Possiamo affrontare la questione da due punti di vista: quello puramente materiale e quello spirituale. Da un punto di vista puramente materiale resta da spiegare l’origine della coscienza dell’Io, quella coscienza che dorme per la gran parte del tempo e che ci permette di osservarci. Quella è l’unica coscienza che ci differenzia dagli altri mammiferi e che pare non avere nulla a che fare con l’evoluzione della vita sulla Terra. Come spiego infatti nel libro sopra citato, anche con il supporto di scoperte scientifiche, le altre coscienze, quelle che chiamo Sè fisico (che ha come obiettivo la sopravvivenza), Sè istintivo (che ha come obiettivo la socializzazione) e Sé mentale (il cui obiettivo è l’individualizzazione), appartengono a tutte le forme di vita di questo pianeta, seppure con diversi livelli di capacità cognitiva e si sono sviluppate, a partire dalle prime cellule, fino al mammifero più evoluto, l’essere umano.
Ciò che la scienza non ha ancora spiegato è come sia arrivata nell’essere umano quella coscienza che ci permette di osservarci. Inoltre, mentre per tutte le altre tre coscienze è stato individuata una corrispondente area del cervello, ciascuna separata ed indipendente dalle altre, per la coscienza dell’Io non è stato individuata sul piano fisico un’area deputata alla sua attività.
In ogni caso, emozioni negative e pensieri distruttivi sono patrimonio delle coscienze del mammifero umano (il Sé istintivo, che vive esclusivamente di emozioni, ed il Sè mentale che vive di pensieri) e il loro svilupparsi (di emozioni e pensieri limitanti) è diretta conseguenza delle esperienze vissute, soprattutto nella primissima infanzia. Anche di questo tratto dettagliatamente nel libro citato. Ora, la coscienza dell’Io non può che prendere atto di questa situazione. Si ritrova ad abitare un mammifero che ha sviluppato modelli di comportamento, emozioni e convinzioni sulla base delle esperienze vissute, non certo perché è un mammifero nato male, e l’unica cosa saggia che può fare l’Io è prendersi cura di tali coscienze “inferiori”, così che gli permettano di vivere una vita più sana e felice.

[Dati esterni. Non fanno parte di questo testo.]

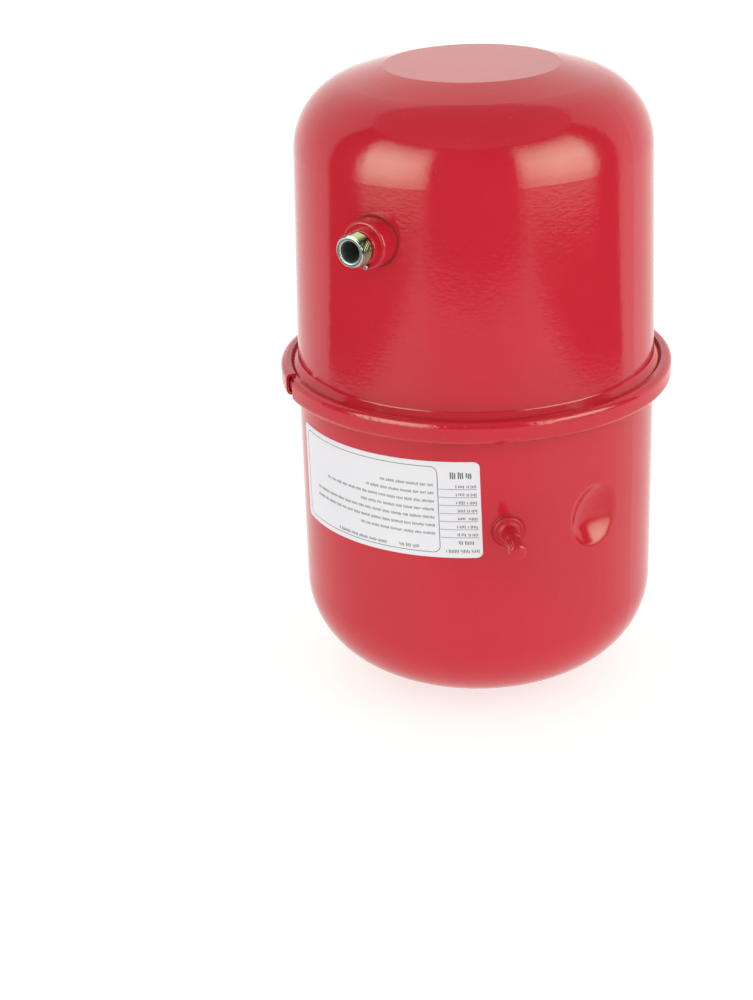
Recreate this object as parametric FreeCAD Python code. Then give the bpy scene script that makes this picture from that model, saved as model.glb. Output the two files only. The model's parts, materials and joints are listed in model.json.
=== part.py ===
"""Expansion vessel for a heating boiler, as an assembly of separate pieces.

Millimetres, +Z up.  The origin is the centre of the flat foot under the gas-side shell.
The water connection points along -Y.  Azimuths are degrees about Z, seen from above,
counted from -Y towards +X.
"""
import FreeCAD, Part
import math
import os

from FreeCAD import Vector

# --- Vessel body -------------------------------------------------------------
RING_Z = 179.2              # height of the joint between the two shells
WALL_R = 97.5               # outer radius of both shells beside the ring
SHEET = 1.2                 # steel sheet of both shells
SLIP_GAP = 0.02             # between pieces that are pressed, brazed or seated together
RUNNING_CLEARANCE = 0.06    # between pieces that slide or screw in each other
TOLERANCE = 1e-6

# Each head: height above the joint, radius of its flat, crown radius, knuckle
# radius, and the draft of its wall in degrees.
UPPER_HEAD = {"height": 165.1, "flat_r": 46.4, "crown_r": 213.9, "knuckle_r": 38.8, "draft": 1.34}
LOWER_HEAD = {"height": RING_Z, "flat_r": 33.8, "crown_r": 163.1, "knuckle_r": 47.3, "draft": 0.0}

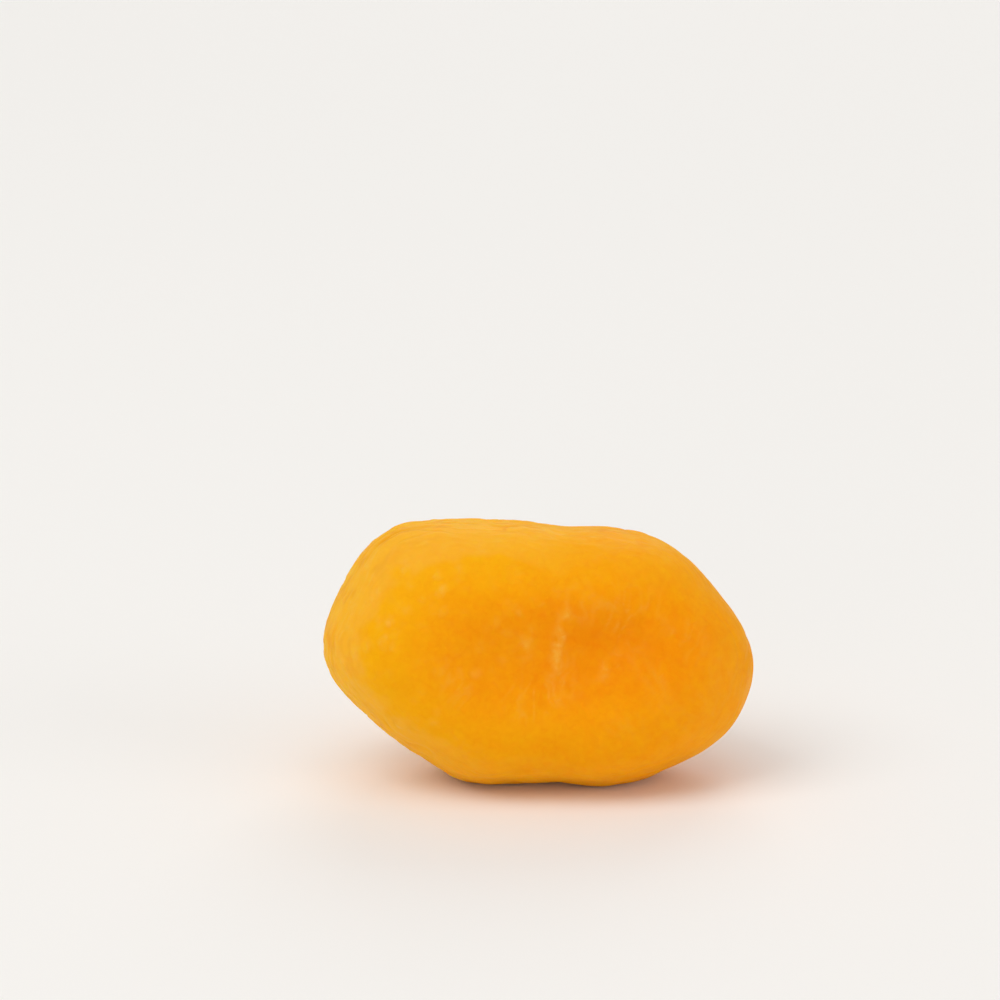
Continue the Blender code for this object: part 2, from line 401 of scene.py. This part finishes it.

Se vogliamo affrontare invece la questione da un punto di vista spirituale, il problema da dove arrivi la coscienza dell’Io è presto risolto. L’Io altro non è che l’anima incarnata (givatma) che, avendo perso il contatto (velo di Maya) con la sua origine (atma), si ritrova su questo piano fisico, sperduta, con il compito di affrontare le lezioni che, sul piano animico, ha scelto di vivere. L’ho detta appoggiandomi alla cultura dell’India, ma, con altre parole, ritroviamo gli stessi concetti in tutte le religioni.

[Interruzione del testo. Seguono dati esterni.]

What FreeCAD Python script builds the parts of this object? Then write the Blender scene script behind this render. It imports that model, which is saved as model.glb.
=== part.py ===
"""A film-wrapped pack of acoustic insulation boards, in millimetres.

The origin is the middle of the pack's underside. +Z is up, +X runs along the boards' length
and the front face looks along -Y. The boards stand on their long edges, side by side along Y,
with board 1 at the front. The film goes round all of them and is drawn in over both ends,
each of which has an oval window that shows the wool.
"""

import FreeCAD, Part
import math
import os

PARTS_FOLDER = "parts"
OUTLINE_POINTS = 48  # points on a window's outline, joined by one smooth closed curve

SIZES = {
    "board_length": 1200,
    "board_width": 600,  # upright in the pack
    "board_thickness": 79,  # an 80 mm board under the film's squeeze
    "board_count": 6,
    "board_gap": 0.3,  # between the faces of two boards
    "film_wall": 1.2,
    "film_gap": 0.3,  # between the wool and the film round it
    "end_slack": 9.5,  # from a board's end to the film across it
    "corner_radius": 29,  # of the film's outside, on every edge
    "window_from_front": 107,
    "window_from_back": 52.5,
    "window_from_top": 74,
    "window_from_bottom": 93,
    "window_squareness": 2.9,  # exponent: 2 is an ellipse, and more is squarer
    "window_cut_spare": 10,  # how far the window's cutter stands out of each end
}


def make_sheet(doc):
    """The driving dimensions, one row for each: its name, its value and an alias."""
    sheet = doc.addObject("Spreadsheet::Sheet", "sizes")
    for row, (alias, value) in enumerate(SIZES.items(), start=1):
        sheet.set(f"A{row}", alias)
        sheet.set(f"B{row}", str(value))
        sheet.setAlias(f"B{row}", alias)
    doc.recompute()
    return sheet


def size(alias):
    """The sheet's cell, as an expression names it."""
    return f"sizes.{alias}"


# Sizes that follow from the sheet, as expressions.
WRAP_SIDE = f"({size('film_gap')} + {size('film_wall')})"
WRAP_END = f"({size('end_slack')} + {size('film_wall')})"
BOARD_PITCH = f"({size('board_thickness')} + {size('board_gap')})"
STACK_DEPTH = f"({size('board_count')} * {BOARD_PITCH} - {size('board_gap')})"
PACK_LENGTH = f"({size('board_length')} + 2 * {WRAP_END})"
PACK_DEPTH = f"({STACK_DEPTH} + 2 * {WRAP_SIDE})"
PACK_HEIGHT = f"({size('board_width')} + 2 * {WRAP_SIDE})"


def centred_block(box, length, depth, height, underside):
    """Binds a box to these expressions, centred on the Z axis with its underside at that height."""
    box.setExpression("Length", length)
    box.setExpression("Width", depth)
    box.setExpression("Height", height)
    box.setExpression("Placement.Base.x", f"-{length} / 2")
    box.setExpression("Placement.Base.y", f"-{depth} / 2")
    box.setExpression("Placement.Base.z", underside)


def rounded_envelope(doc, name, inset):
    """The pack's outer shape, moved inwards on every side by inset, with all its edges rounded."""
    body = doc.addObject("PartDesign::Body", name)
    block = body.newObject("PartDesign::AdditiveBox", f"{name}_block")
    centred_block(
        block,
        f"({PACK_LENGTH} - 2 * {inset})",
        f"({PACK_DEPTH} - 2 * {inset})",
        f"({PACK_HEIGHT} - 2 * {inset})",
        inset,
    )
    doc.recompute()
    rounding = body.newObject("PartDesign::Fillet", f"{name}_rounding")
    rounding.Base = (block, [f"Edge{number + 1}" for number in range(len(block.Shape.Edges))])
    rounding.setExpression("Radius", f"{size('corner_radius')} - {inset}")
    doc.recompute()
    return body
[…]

E come fa quest’anima a far sì di incontrare nella vita proprio le lezioni che ha scelto? Semplice, sceglie una data per la sua incarnazione, una nazione, una città e dei genitori, che la inseriranno in un contesto sociale e le faranno vivere quelle esperienze che creeranno nelle sue tre menti inconsce (il Sé fisico, il Sé istintivo ed il Sé mentale) quei comportamenti reattivi, quelle emozioni e quei pensieri limitanti che dovrà affrontare come Io, o anima incarnata, nella vita adulta.
Ora, se per la visione materiale il prendersi cura delle coscienze inferiori è un discorso puramente etico e funzionale al benessere dell’Io, da un punto di vista spirituale abbiamo un motivo ben più importante. Infatti prendersi cura e guarire i tre Sé “inferiori” equivale al processo alchemico di trasmutare il piombo in oro, o al portare luce dove c’è oscurità, o al sciogliere il proprio karma, compito che ciascuna anima, prima o poi, dovrà affrontare se vorrà liberarsi dalle tenebre dell’incoscienza.